SecRule REQUEST_HEADERS:User-Agent "(mozilla/[123])|(firefox/[01])" 
    "log,auditlog,msg:'User-Agent too old to be true, posting spam comments.',deny,status:403"

Then I started removing “strange and fake” User-Agents, like the ones reporting a Mozilla type with a non-zero decimal value, and then User-Agents which included a certain spyware .

SecRule REQUEST_HEADERS:User-Agent "(mozilla/[45].[1-9]|FunWebProducts)" 
    "log,auditlog,msg:'User-Agent sounds fake, posting spam comments.',deny,status:403"

I sincerely wonder how much false positives the above rule produces, none on my blog but maybe on more Windows-focused blogs it might not work that well. I’m not sure whether the spyware on the system cause IE to be hijacked to produce spam comments, or if the spam comments just appear to use the same User-Agent, but on the whole I guess an user that browses with such software is an user I don’t really want to hear comments from.

Together with that spyware there seem to be more (jeez, do people on Windows really install any crap sent their way? I’m glad I’m using Linux and OSX!), again I’m not sure whether they use generated User-Agents that include them, if they hijack the browser directly from them, or whether systems that already have those kind of spyware are more likely subject to other kind of spyware too.

The next rule kills a lot more spam bots and more spyware-full browsers, by removing any User-Agent with an URL in it. I haven’t found any legit User-Agent that lists an URL, at least not for browsers. Crawlers do, but they don’t post comments.

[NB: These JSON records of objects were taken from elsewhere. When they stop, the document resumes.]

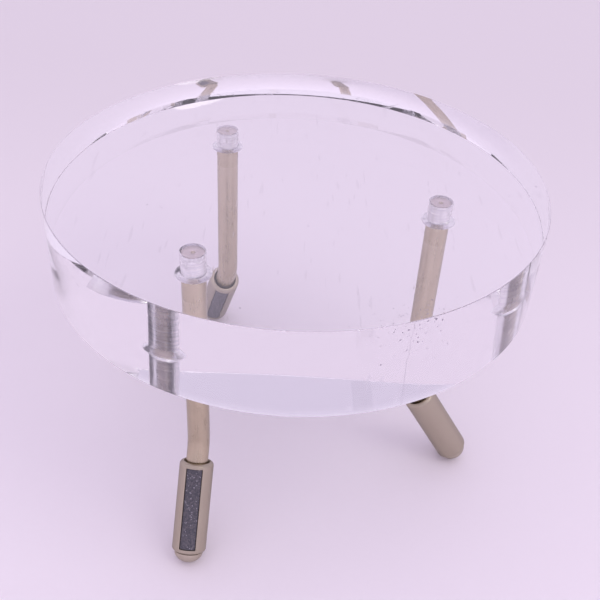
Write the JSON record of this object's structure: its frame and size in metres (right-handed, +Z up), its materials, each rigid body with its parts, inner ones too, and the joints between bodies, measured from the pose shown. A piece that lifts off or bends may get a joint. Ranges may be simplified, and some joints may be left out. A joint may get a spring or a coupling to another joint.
{
  "type": "display stand",
  "caption": "Round display stand: a thick clear acrylic disc on bent round metal legs that end in tubular sleeve feet.",
  "frame": {"origin": "on the disc's vertical axis, at the level of the surface the stand rests on", "axes": "+Z up, square to the disc; +X over the right-hand leg; -Y is the front"},
  "size_m": [0.1016, 0.1016, 0.0763],
  "materials": {
    "clear_acrylic": "polished clear",
    "rod_nickel": "satin nickel",
    "sleeve_nickel": "satin nickel",
    "tip_nickel": "satin nickel",
    "dark_grit": "rough granular",
    "black_rubber": "matte"
  },
  "bodies": {
    "platform": {"platform_disc": "clear_acrylic"},
    "leg_front_left": {"leg_rod_front_left": "rod_nickel", "foot_o_ring_front_left": "black_rubber"},
    "leg_right": {"leg_rod_right": "rod_nickel", "foot_o_ring_right": "black_rubber"},
    "leg_rear_left": {"leg_rod_rear_left": "rod_nickel", "foot_o_ring_rear_left": "black_rubber"},
    "foot_front_left": {"foot_sleeve_front_left": "sleeve_nickel", "foot_insert_front_left": "dark_grit", "foot_tip_front_left": "tip_nickel"},
    "foot_right": {"foot_sleeve_right": "sleeve_nickel", "foot_insert_right": "dark_grit", "foot_tip_right": "tip_nickel"},
    "foot_rear_left": {"foot_sleeve_rear_left": "sleeve_nickel", "foot_insert_rear_left": "dark_grit", "foot_tip_rear_left": "tip_nickel"}
  },
  "joints": [
    {"name": "leg_swivel_front_left", "type": "hinge", "parent": "platform", "child": "leg_front_left", "pos_m": [-0.01834, -0.02555, 0.02364], "axis": [0, 0, 1], "continuous": true},
    {"name": "leg_swivel_right", "type": "hinge", "parent": "platform", "child": "leg_right", "pos_m": [0.02936, -0.00356, 0.02364], "axis": [0, 0, 1], "continuous": true},
    {"name": "leg_swivel_rear_left", "type": "hinge", "parent": "platform", "child": "leg_rear_left", "pos_m": [-0.01641, 0.02261, 0.02364], "axis": [0, 0, 1], "continuous": true},
    {"name": "foot_spin_front_left", "type": "hinge", "parent": "leg_front_left", "child": "foot_front_left", "pos_m": [-0.01834, -0.02555, 0.02364], "axis": [-0.0489, -0.5277, -0.848], "continuous": true},
    {"name": "foot_spin_right", "type": "hinge", "parent": "leg_right", "child": "foot_right", "pos_m": [0.02936, -0.00356, 0.02364], "axis": [0.5298, -0.0092, -0.848], "continuous": true},
    {"name": "foot_spin_rear_left", "type": "hinge", "parent": "leg_rear_left", "child": "foot_rear_left", "pos_m": [-0.01641, 0.02261, 0.02364], "axis": [-0.2071, 0.4878, -0.848], "continuous": true}
  ]
}
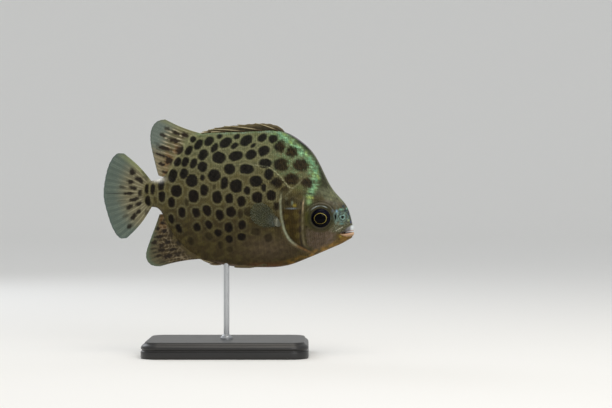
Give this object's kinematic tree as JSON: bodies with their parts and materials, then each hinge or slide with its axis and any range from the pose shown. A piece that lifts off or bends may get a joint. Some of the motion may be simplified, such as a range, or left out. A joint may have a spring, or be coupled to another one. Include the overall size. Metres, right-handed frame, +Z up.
{
  "type": "spotted scat model on a stand",
  "caption": "Life-size still model of a deep-bodied spotted fish, fins spread and spines folded, held level by a slim rod on a flat display base",
  "frame": {"origin": "centre of the stand's underside, on the rod's axis", "axes": "+X the way the snout points, +Y the fish's left, +Z up"},
  "size_m": [0.1405, 0.06, 0.1318],
  "materials": {
    "skin": "moist scaled skin with dark spots",
    "fin": "thin moist fin membrane on rays",
    "eye": "wet and glossy",
    "stand_base": "satin black lacquer",
    "stand_rod": "fine brushed"
  },
  "bodies": {
    "root": {"head": "skin", "lower_jaw": "skin", "gill_cover_right": "skin", "gill_cover_left": "skin", "torso": "skin", "tail_stalk": "skin", "eye_right": "eye", "eye_left": "eye", "dorsal_fin_spiny": "skin", "dorsal_fin_soft": "fin", "tail_fin": "fin", "anal_fin_spines": "skin", "anal_fin_soft": "fin", "pectoral_fin_right": "fin", "pectoral_fin_left": "fin", "pelvic_fin_right": "fin", "pelvic_fin_left": "fin", "stand_base": "stand_base", "stand_rod": "stand_rod"}
  },
  "joints": []
}
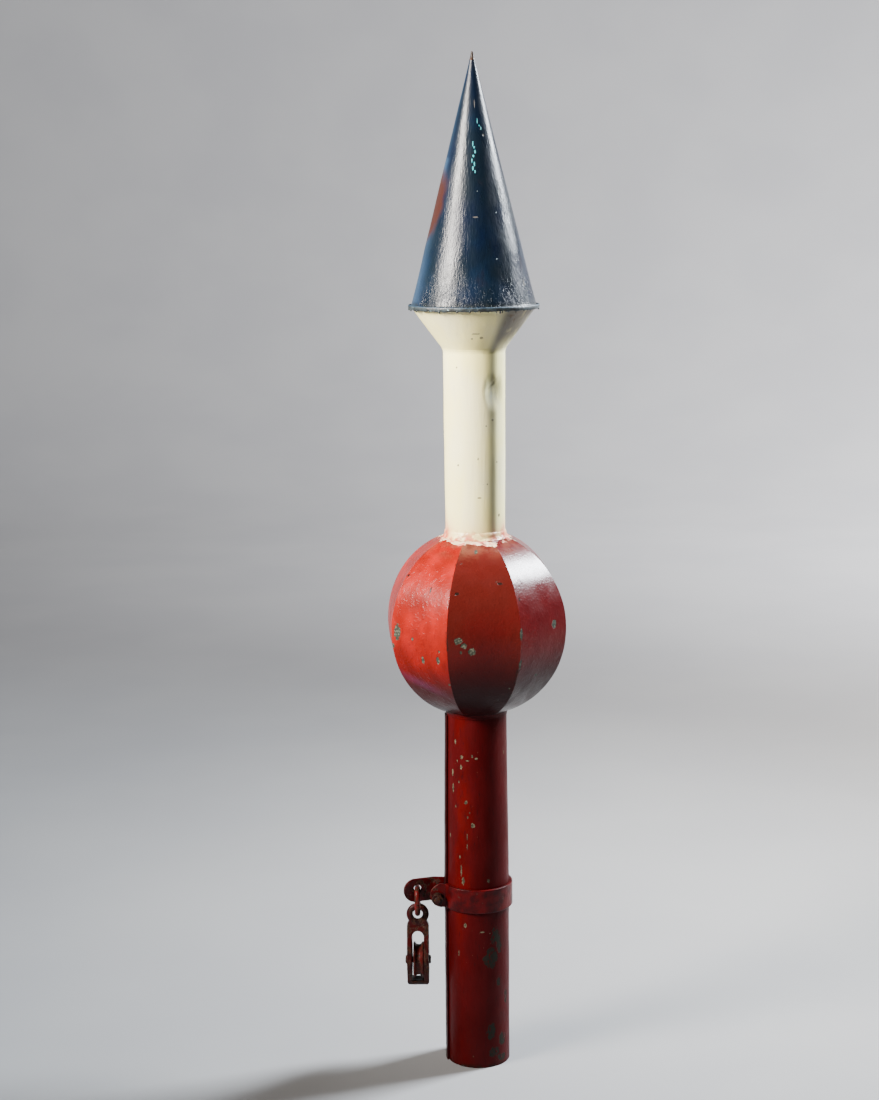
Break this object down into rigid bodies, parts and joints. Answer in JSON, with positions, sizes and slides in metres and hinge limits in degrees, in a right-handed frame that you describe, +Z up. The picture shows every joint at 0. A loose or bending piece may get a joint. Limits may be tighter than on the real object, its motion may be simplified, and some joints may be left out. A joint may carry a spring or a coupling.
{
  "type": "mast-head finial with halyard block",
  "caption": "Painted sheet-metal finial for a signal mast: blue spire, cream neck and gored red ball on a mast socket, with a strap clamp carrying a hanging halyard block.",
  "frame": {"origin": "on the mast's axis at the foot of the socket", "axes": "+Z up along the mast towards the spire, -Y towards the front, clamp ears and halyard block on the -X side"},
  "size_m": [0.22, 0.22, 1.2488],
  "materials": {
    "bare_point": "dull brown, weathered",
    "spire_paint": "glossy dark blue enamel, crazed and chipped",
    "tarred_rim": "thick dark sealing coat, uneven",
    "cream_paint": "cream enamel, aged",
    "ball_putty": "brushed cream and red over lumpy filler",
    "ball_paint": "glossy red enamel with chips",
    "red_paint": "glossy deep red enamel with chips",
    "strap_paint": "red enamel worn to rust on the ears",
    "rusted_iron": "dark rust",
    "link_paint": "red paint over rusty wire",
    "block_paint": "thin red paint over rust",
    "sheave_iron": "rusty, red paint worn from the groove"
  },
  "bodies": {
    "mast_head": {"spire_point": "bare_point", "spire_cone": "spire_paint", "rim_hem": "tarred_rim", "funnel": "cream_paint", "funnel_solder": "cream_paint", "neck_tube": "cream_paint", "ball_top_solder": "ball_putty", "ball_gore_1": "ball_paint", "ball_gore_2": "ball_paint", "ball_gore_3": "ball_paint", "ball_gore_4": "ball_paint", "ball_gore_5": "ball_paint", "ball_gore_6": "ball_paint", "ball_gore_7": "ball_paint", "ball_gore_8": "ball_paint", "ball_bottom_solder": "red_paint", "mast_socket": "red_paint", "clamp_strap": "strap_paint", "clamp_bolt": "rusted_iron", "clamp_nut": "rusted_iron", "nut_washer": "rusted_iron", "head_washer": "rusted_iron"},
    "link": {"hanging_link": "link_paint"},
    "block": {"block_shell": "block_paint", "sheave_axle": "rusted_iron"},
    "sheave": {"sheave": "sheave_iron"}
  },
  "joints": [
    {"name": "link_swing", "type": "hinge", "parent": "mast_head", "child": "link", "pos_m": [-0.076, 0.00333, 0.2223], "axis": [0, 1, 0], "range_deg": [-7, 60]},
    {"name": "block_swing", "type": "hinge", "parent": "link", "child": "block", "pos_m": [-0.076, 0.00333, 0.191], "axis": [1, 0, 0], "range_deg": [-18, 18]},
    {"name": "sheave_spin", "type": "hinge", "parent": "block", "child": "sheave", "pos_m": [-0.0754, 0.00333, 0.1283], "axis": [1, 0, 0], "continuous": true}
  ]
}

# Bots usually provide an http:// address to look up their
# description, but those don't usually post comments. Consider any
# comment coming from a similar User-Agent as spam.
SecRule REQUEST_HEADERS:User-Agent "http://" 
    "log,auditlog,msg:'User-Agent spamming URLs, posting spam comments.',deny,status:403"

Then I noticed a huge amount of spam comments coming with HTTP version 1.0, but with User-Agent of browsers that well support HTTP/1.1 and which I’m sure request pages with that version. The only browser I could find that legitimately uses HTTP/1.0 to post comments is lynx, so I whitelisted it explicitly:

SecRule REQUEST_PROTOCOL "!^http/1.1$" 
    "log,auditlog,msg:'Host has to be used but HTTP/1.0, posting spam comments.',deny,status:403,chain"
SecRule REQUEST_HEADERS:User-Agent "!lynx"

The next observation shown that a lot of User-Agents used to post comments had a common error in them: space was URL-encoded, not with the usual %20, but with +, as sometimes it’s done. So I decided to kill those at once again:

    "^mozilla/4.0+" "log,auditlog,msg:'Spaces converted to + symbols, posting spam comments.',deny,status:403"

This already reduced a huge amount of the spam, and I used it till today. Then after one more month of observation I found that a lot of spam, and no good comment, came from old default browsers on Windows, or at least pretended to. This included IE6 under Windows XP and IE5 under Windows 2000. So I decided to disallow all the posts from the first case (I’m expecting Windows XP users to get a decent browser, or if they cannot, get at least IE7), and then all the older versions of Internet Explorer, from 2 (yes sometimes it still hits!) to 5:

# We expect Windows XP users to upgrade at least to IE7. Or use
# Firefox (even better) or Safari, or Opera, ...
# All the comments coming from the old default OS browser have a high
# chance of being spam, so reject them.
SecRule REQUEST_HEADERS:User-Agent "msie 6.0; windows nt 5.1" 
    "log,msg:'IE6 on Windows XP, posting spam comments.',deny,status:403"

# Also ignore comments coming from IE 5 or earlier since we don't care
# about such old browsers. Note that Yahoo feed fetcher reports itself
# as MSIE 5.5 for no good reason, but I don't care since it cannot
# post comments anyway.
SecRule REQUEST_HEADERS:User-Agent "msie [12345]" 

Now, describing these rules can be a bit controversial. Since making them public also means that the developers of spam bots can now learn some more things to avoid, but I decided to do it anyway for a few reasons I deem good enough.

The first is that I’m sure that a lot of spam bot users don’t care to update their code at all, and rely on the simple sheer amount of posting. Anybody with minimum amount of knowledge of the web can figure out how to reduce the difference between the used User-Agents and the ones that are actually used by users. Then there is the hope that knowing these problems can help someone else reducing the amount of spam just as well.

Finally, today Reinhard and Darren, when discussing about the new xine website, brought up the bus factor which in my case actually morphs to the pancreas factor. It is actually true that, given my past two years, I could disappear, literally dead, without notice. While thinking of this actually depresses me to a point where I wish I never worked in Free Software, I need to work around the problem, by documenting processes and so on.

In the next week, given I don’t have job-related tasks to direct my attention towards, I’ll try to document all the scripts used for the site generation, the configuration files for Apache, the cron jobs regenerating the script and so on so forth. It’s going to be a massive amount of documentation I have to write, but I have been doing that for Gentoo-related stuff for a while already.

Sigh now I really wish I never embarked in this quest to begin with.